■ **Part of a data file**
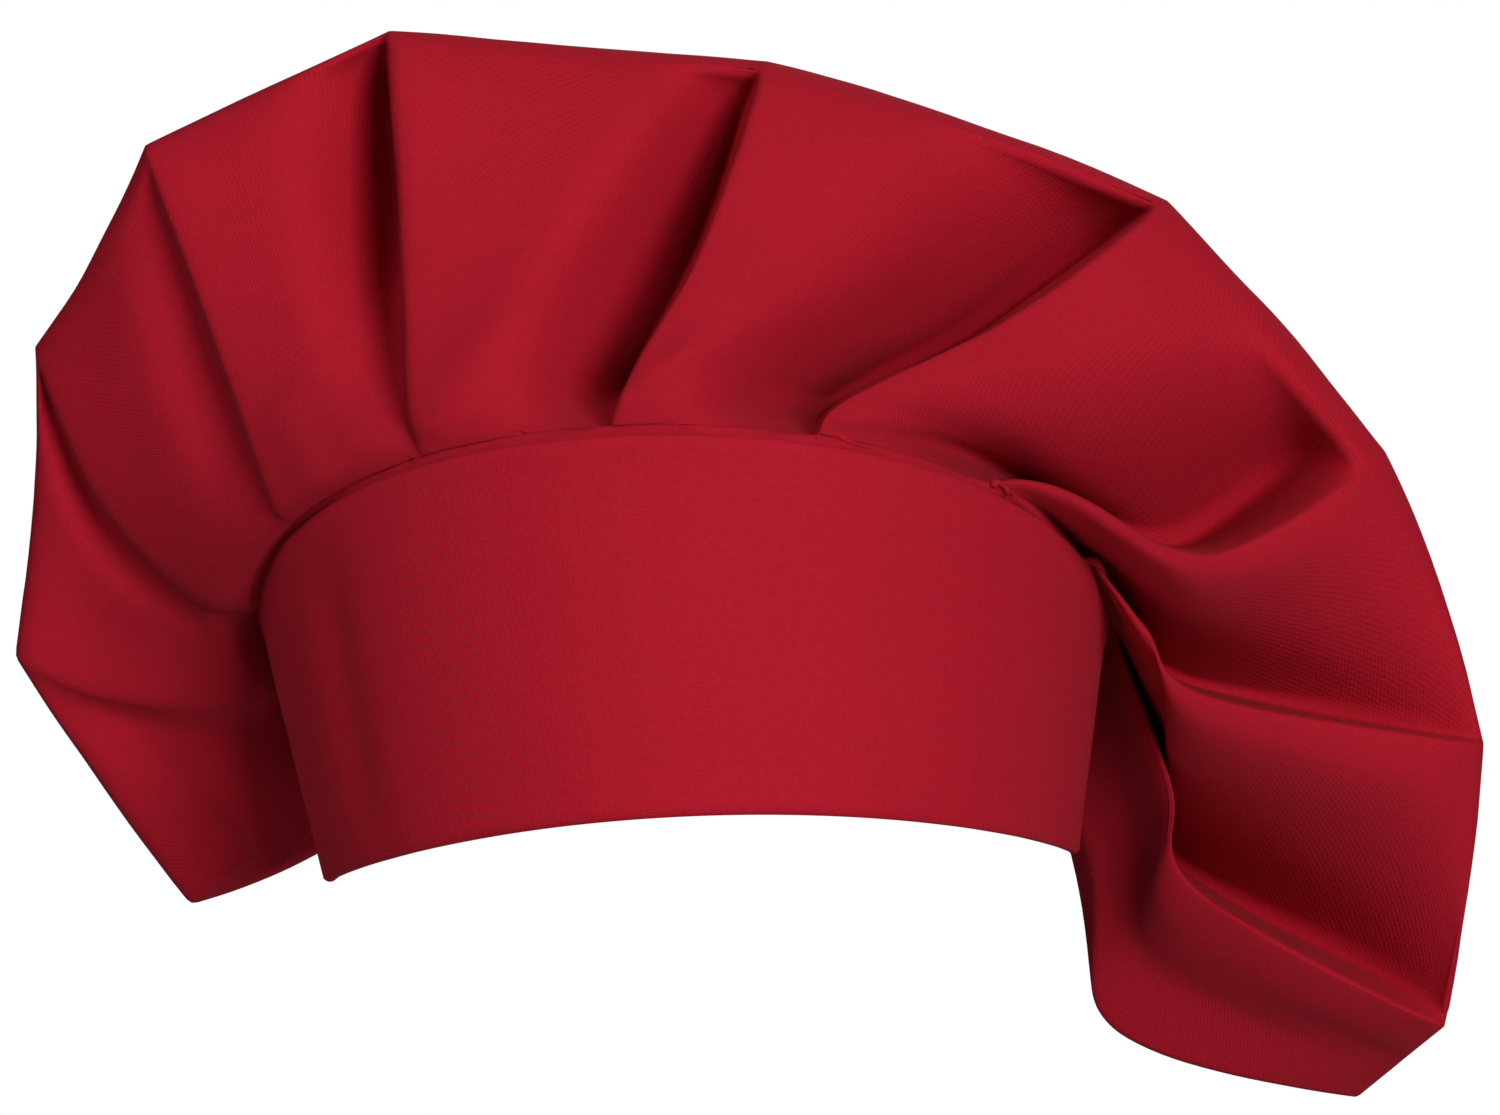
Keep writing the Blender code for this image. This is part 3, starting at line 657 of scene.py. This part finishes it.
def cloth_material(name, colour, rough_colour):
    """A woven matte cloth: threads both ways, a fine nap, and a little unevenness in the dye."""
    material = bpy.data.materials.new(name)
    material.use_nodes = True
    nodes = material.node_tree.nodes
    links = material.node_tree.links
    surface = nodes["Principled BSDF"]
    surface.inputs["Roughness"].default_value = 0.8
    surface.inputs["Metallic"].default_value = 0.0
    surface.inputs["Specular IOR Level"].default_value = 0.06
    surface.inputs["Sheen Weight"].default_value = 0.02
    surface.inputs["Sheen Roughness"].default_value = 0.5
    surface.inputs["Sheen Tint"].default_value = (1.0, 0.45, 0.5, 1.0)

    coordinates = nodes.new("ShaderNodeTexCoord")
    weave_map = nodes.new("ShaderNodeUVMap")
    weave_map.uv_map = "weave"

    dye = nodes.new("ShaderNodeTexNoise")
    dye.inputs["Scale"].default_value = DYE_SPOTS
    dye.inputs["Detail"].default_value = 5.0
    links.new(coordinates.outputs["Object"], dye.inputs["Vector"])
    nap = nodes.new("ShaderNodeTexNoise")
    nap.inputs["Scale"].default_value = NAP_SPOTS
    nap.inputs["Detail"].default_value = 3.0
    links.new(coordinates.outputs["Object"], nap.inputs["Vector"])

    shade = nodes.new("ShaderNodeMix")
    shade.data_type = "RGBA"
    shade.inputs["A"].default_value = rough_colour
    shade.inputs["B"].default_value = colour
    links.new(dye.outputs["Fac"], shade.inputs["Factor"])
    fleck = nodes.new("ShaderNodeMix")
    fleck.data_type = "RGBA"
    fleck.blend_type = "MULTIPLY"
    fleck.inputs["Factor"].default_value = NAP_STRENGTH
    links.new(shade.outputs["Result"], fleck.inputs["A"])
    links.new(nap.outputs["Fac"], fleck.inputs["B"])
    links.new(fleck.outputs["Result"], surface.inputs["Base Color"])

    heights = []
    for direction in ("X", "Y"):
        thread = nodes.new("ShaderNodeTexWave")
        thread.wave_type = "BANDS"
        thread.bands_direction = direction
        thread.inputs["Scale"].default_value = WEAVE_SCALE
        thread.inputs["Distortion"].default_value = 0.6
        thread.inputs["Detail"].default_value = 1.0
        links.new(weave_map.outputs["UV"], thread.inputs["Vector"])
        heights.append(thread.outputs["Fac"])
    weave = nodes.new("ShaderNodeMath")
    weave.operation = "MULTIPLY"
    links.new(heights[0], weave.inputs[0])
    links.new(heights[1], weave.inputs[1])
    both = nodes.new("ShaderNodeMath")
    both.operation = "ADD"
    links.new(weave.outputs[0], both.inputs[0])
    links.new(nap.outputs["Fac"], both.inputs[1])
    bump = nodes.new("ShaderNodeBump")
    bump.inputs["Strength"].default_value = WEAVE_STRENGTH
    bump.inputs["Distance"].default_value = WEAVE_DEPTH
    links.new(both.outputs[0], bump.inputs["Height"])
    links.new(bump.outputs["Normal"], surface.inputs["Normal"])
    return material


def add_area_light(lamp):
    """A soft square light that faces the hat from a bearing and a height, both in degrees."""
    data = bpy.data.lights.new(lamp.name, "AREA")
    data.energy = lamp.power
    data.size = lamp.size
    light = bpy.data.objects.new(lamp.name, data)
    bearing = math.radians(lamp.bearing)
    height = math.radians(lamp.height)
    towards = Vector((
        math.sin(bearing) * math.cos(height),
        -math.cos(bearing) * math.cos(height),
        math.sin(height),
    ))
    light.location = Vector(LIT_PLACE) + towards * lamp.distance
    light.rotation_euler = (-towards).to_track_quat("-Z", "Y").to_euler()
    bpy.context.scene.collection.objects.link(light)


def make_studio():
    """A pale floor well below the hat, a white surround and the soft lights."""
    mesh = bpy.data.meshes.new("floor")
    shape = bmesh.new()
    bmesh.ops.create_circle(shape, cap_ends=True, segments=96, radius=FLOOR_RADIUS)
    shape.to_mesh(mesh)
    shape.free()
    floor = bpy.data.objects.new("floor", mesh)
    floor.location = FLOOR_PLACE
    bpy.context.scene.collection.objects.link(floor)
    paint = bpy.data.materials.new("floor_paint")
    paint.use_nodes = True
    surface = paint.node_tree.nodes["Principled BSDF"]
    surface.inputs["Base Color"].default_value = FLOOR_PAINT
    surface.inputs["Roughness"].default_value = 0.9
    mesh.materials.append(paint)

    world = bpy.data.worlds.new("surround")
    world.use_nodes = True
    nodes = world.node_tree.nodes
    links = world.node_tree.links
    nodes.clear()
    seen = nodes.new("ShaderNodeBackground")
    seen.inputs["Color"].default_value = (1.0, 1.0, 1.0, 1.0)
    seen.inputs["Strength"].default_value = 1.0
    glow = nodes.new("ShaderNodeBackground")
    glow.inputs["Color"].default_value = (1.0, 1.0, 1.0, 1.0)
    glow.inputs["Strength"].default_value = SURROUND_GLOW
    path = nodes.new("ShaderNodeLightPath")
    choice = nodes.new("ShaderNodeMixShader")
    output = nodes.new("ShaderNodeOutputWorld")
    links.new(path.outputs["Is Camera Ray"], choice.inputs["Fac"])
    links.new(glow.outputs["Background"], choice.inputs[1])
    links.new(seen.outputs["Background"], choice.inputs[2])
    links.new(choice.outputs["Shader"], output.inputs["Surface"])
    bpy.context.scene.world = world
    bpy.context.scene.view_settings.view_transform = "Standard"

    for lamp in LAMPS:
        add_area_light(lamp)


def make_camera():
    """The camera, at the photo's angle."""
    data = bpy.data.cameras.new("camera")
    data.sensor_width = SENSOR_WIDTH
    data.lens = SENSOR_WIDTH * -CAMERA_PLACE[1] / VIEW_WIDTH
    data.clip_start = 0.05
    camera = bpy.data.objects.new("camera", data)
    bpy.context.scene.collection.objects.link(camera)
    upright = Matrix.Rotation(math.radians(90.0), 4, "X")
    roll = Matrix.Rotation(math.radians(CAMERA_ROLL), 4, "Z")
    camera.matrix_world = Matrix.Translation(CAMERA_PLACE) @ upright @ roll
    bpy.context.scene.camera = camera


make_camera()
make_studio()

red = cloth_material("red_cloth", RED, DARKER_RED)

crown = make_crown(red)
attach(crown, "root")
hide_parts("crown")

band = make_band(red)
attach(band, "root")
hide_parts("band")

---

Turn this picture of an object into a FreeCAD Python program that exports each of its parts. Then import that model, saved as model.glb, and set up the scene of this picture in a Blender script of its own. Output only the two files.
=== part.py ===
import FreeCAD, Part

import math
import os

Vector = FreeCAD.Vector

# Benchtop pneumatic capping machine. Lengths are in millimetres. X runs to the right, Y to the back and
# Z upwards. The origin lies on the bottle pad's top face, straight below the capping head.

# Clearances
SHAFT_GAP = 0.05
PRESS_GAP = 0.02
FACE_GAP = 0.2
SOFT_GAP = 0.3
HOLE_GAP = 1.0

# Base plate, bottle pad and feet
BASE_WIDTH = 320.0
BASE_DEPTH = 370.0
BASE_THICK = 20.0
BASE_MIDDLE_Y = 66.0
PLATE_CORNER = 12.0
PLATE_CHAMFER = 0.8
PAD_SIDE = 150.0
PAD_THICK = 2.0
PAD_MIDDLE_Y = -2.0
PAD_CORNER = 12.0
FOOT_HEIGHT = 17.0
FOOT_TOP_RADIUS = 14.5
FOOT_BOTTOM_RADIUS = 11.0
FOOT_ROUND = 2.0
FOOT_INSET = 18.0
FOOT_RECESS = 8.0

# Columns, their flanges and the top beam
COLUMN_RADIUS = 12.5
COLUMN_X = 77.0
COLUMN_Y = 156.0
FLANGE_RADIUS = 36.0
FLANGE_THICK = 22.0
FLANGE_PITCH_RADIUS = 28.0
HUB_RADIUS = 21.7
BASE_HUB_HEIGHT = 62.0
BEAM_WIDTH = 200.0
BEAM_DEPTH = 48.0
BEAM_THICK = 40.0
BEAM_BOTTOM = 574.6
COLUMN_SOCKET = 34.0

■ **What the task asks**
How many lines in the records above contain the word "crown"? Give only the number.

■ **Problem solution**
3